The back half of the movie is almost entirely about what someone who has knowledge of and access to all their possible lives across all the possible universes can then do with that knowledge. The antagonist learns this, and it drives them to realize that nothing matters in the world because it’s all just things that are random events completely out of their control. One of the best scenes in the movie is Evelyn and the antagonist going to an alternate universe where life did not grow so they are both just rocks overlooking a canyon. There is no spoken dialogue but the conversation between them is shown on the screen as text.

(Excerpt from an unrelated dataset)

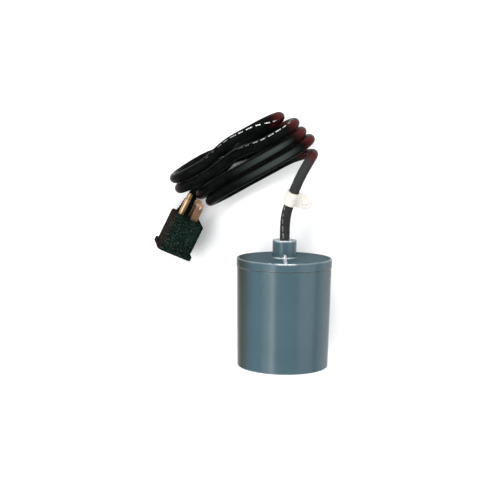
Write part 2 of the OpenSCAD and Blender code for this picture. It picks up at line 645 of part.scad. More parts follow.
module blade_slot(s, z0) bar([blade_row - blade_w / 2 - e, blade_row + blade_w / 2 + e],
    [s * blade_pitch / 2 - blade_t / 2 - e, s * blade_pitch / 2 + blade_t / 2 + e], [z0, 1]);
module plug_body() color([0.07, 0.07, 0.07]) difference() {
    union() {
        plug_place() plug_shell();
        relief_place() translate([0, 0, -boss_l]) cylinder(r = relief_r, h = boss_l + relief_z0);
    }
    plug_place() {
        translate([0, 0, -plug_l - 1]) linear_extrude(face_t + 1)
            round_box(face_w + 2 * e, face_h + 2 * e, 3);
        for (s = [-1, 1]) bar([blade_row - blade_w / 2 - 1, blade_row + blade_w / 2 + 1],
            [s * blade_pitch / 2 - 2.4, s * blade_pitch / 2 + 2.4], [back_z - 1, pocket_z]);
        translate([earth_x, 0, back_z - 1]) cylinder(r = earth_d / 2 + 1.4, h = pocket + 1);
        blade_slot(1, pocket_z + 6);
        blade_slot(-1, pocket_z - 1);
        translate([earth_x, 0, pocket_z - 1]) cylinder(r = tail_r + e, h = 2 - pocket_z);
    }
}
module plug_face() color([0.12, 0.11, 0.1]) plug_place() difference() {
    translate([0, 0, -plug_l]) linear_extrude(face_t) round_box(face_w, face_h, 3);
    for (s = [-1, 1]) bar([blade_row - blade_w / 2 - 0.4, blade_row + blade_w / 2 + 0.4],
        [s * blade_pitch / 2 - blade_t / 2 - 0.35, s * blade_pitch / 2 + blade_t / 2 + 0.35],
        [-plug_l - 1, back_z + 1]);
    translate([earth_x, 0, -plug_l - 1]) cylinder(r = earth_d / 2 + 0.3, h = face_t + 2);
}
module flat_blade(s, z0) translate([blade_row, s * blade_pitch / 2, 0]) difference() {
    union() {
        bar([-blade_w / 2, blade_w / 2], [-blade_t / 2, blade_t / 2], [z0, blade_len - 1.6]);
        bar([-blade_w / 2 + 1.4, blade_w / 2 - 1.4], [-blade_t / 2, blade_t / 2],
            [z0, blade_len]);
        for (x = [-1, 1]) translate([x * (blade_w / 2 - 1.6), 0, blade_len - 1.6])
            along_y(1.6, -blade_t / 2, blade_t / 2);
    }
    translate([0, 0, blade_len - 4.4]) along_y(blade_hole / 2, -blade_t, blade_t);
}
module hot_blade() color([0.8, 0.55, 0.4]) plug_place() flat_blade(1, pocket_z + 6 + e);
module neutral_blade() color([0.8, 0.55, 0.4]) plug_place() flat_blade(-1, pocket_z);
module earth_pin() color([0.8, 0.68, 0.4]) plug_place() translate([earth_x, 0, pocket_z])
    rotate_extrude() polygon(concat([[0, 0], [tail_r, 0], [tail_r, -pocket_z],
        [earth_d / 2, -pocket_z]],
        arc([earth_d / 2 - 1.8, earth_len - pocket_z - 1.8], 1.8, 0, 90),
        [[0, earth_len - pocket_z]]));
module leaf_pair(s) translate([blade_row, s * blade_pitch / 2, 0]) {
    inside = blade_t / 2 + 0.2;
    bar([-blade_w / 2, blade_w / 2], [-inside - leaf_t, inside + leaf_t], [pocket_z - 0.8, pocket_z]);
    for (y = [-inside - leaf_t, inside]) bar([-blade_w / 2, blade_w / 2], [y, y + leaf_t],
        [back_z + 1, pocket_z - 0.4]);
}
module hot_contact() color([0.8, 0.7, 0.4]) plug_place() leaf_pair(1);
module neutral_contact() color([0.8, 0.7, 0.4]) plug_place() leaf_pair(-1);
module earth_contact() color([0.8, 0.7, 0.4]) plug_place() translate([earth_x, 0]) {
    ring(earth_d / 2 + 1, earth_d / 2 + 0.15, back_z + 1, pocket_z - 0.5);
    translate([0, 0, pocket_z - 0.8]) cylinder(r = earth_d / 2 + 1, h = 0.8);
}
function taper(z) = mix(relief_r - 0.3, relief_end_r, z / relief_len);
module plug_strain_relief() color([0.08, 0.08, 0.08]) relief_place()
    translate([0, 0, relief_z0]) rotate_extrude() {
        step = relief_len / 5;
        polygon(concat([[0, 0]], [for (i = [0:4]) each [[taper(i * step), i * step],
            [taper((i + 0.65) * step), (i + 0.65) * step],
            [taper((i + 0.65) * step) - 0.8, (i + 0.65) * step],
            [taper((i + 1) * step) - 0.8, (i + 1) * step]]],
            [[0, relief_len]]));
    }

float_housing();
float_cap();
cap_seal();
cable_seal();
seal_washer();
gland_nut();
cord_inner();
cord_ferrule();
switch_carrier();
carrier_screws();
ball_tube();
tube_stop();
steel_ball();
switch_case();
switch_cover();
switch_screws();
switch_plunger();
lever_arm();
lever_pin();
contact_blade();
common_terminal();
open_terminal();
closed_terminal();
crimp_black();
crimp_white();
lead_black();
lead_white();
cord_to_hank();
cord_hank();
cord_to_plug();
cable_clamp();
plug_body();
plug_face();
hot_blade();
neutral_blade();
earth_pin();
hot_contact();
neutral_contact();
earth_contact();
plug_strain_relief();
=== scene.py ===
"""Tethered float switch with a corded plug: its cord, its finishes, the stage and the camera."""

import math

import bpy
from mathutils import Matrix, Vector


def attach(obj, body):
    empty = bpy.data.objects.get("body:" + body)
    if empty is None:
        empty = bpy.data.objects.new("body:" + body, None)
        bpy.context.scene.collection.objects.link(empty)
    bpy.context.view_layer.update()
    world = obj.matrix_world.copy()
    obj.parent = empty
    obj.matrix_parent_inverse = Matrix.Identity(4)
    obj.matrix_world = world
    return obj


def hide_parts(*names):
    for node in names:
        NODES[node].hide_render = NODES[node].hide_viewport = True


bl_info = {
    "name": "Float Switch Workshop",
    "version": (1, 0, 0),
    "blender": (4, 5, 0),
    "location": "3D View > Sidebar > Float Switch",
    "description": "Makes the cord of a tethered float switch and gives every piece its finish",
    "category": "Object",
}

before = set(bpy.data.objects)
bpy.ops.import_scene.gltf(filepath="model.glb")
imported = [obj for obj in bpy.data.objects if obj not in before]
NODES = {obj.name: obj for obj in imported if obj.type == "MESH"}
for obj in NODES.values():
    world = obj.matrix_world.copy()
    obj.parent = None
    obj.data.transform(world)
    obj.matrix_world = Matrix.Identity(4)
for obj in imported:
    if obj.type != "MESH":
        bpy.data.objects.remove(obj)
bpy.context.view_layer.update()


# ---------------------------------------------------------------- measures, in metres and degrees

# The float lies on its cap's rim, with its axis along Y, and the cord leaves its hub on the axis
CAP_RADIUS = 0.043
EXIT = (0.0, 0.0575, CAP_RADIUS)

# The cord, and how finely it and its route are made
CORD_DIAMETER = 0.009
CORD_SIDES = 24
ROUTE_STEP = 0.0016
RUN_POINTS = 14
FOLD_STEP = 5
EASINGS = 12

# The hank: its turn about Z, its origin, the radius of its folds, the heights of its runs
HANK_TURN = 30.5
HANK_AT = (-0.042, 0.126)
FOLD = 0.0275
LOW = 0.0045
HIGH = LOW + 2 * FOLD
# Its turns: how far along it their folds reach, and how far across it their runs end
LEFT_ENDS = (-0.0402, -0.0446, -0.0585, -0.058)
RIGHT_ENDS = (0.066, 0.0628, 0.0612, 0.052)
LOW_RIGHT = (0.0217, 0.0121, 0.0025, -0.0075, -0.014)
LOW_LEFT = (0.0209, 0.0113, -0.0082, -0.0182)
TOP_LEFT = (0.0143, 0.0047, -0.0049, -0.015)
TOP_RIGHT = (0.0147, 0.005, -0.0048, -0.021)
# How far each top run bows aside, and how far it climbs on its way to the right
BOW = (0.0, 0.0, -0.004, -0.0025)
RISE = (0.0, 0.0, 0.0, 0.0095)

# The first fold: its place in the hank, its aim, its swing in degrees a metre, the angle that it
# starts at, and the straight stretch before it
FIRST = (0.062, 0.0265)
FIRST_AIM = 50.0
FIRST_SWING = 300.0
FIRST_ANGLE = -20
FIRST_LEAD = 0.0135

# Straight stretches of the route: out of the hub, into the hank, out of the hank, into the plug
HUB_STRAIGHT = 0.0047
HANK_STRAIGHT = 0.0049
TAIL_STRAIGHT = 0.006
PLUG_STRAIGHT = 0.008
# The hank's tail: its last point from the end of its last fold, along it, across it and in height
TAIL = (-0.006, 0.0006, 0.0001)

# Guide points: of the climb from the hub, and, in the hank's own terms, of the way to the plug
CLIMB_GUIDES = ((0.0, 0.067, 0.0436), (0.0, 0.0717, 0.0449), (0.0002, 0.0764, 0.0468),
                (0.0007, 0.0811, 0.0491))
PLUG_GUIDES = ((0.004, -0.009, 0.0146), (-0.006, -0.0048, 0.0145), (-0.015, -0.0014, 0.0132),
               (-0.024, 0.0004, 0.0112), (-0.033, 0.001, 0.0094), (-0.042, 0.0016, 0.0082))

# The plug: its turn about Z, its middle, its pins' way, and where its strain relief ends
PLUG_TURN = 64.5
PLUG_AT = (-0.0881, 0.0744)
PIN_AXIS = Vector((0.428529, 0.898430, 0.095846))
RELIEF_HEIGHT = 0.0076
RELIEF_LENGTH = 0.014
RELIEF_SHIFT = 0.0053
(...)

The fact that the resolution of the plot is Evelyn and the antagonist having a conversation across multiple universes rather than someone beating someone into submission says everything that needs to be said about this movie.

Anyone who considers themselves a science fiction fan, or a fan of original movies, should go out and see Everything Everywhere All at Once. Much like Fast Color in 2019, it feels like a totally unique experience that will probably be swallowed up by the litany of much larger releases in the coming months but should not be missed by anyone who loves the genre.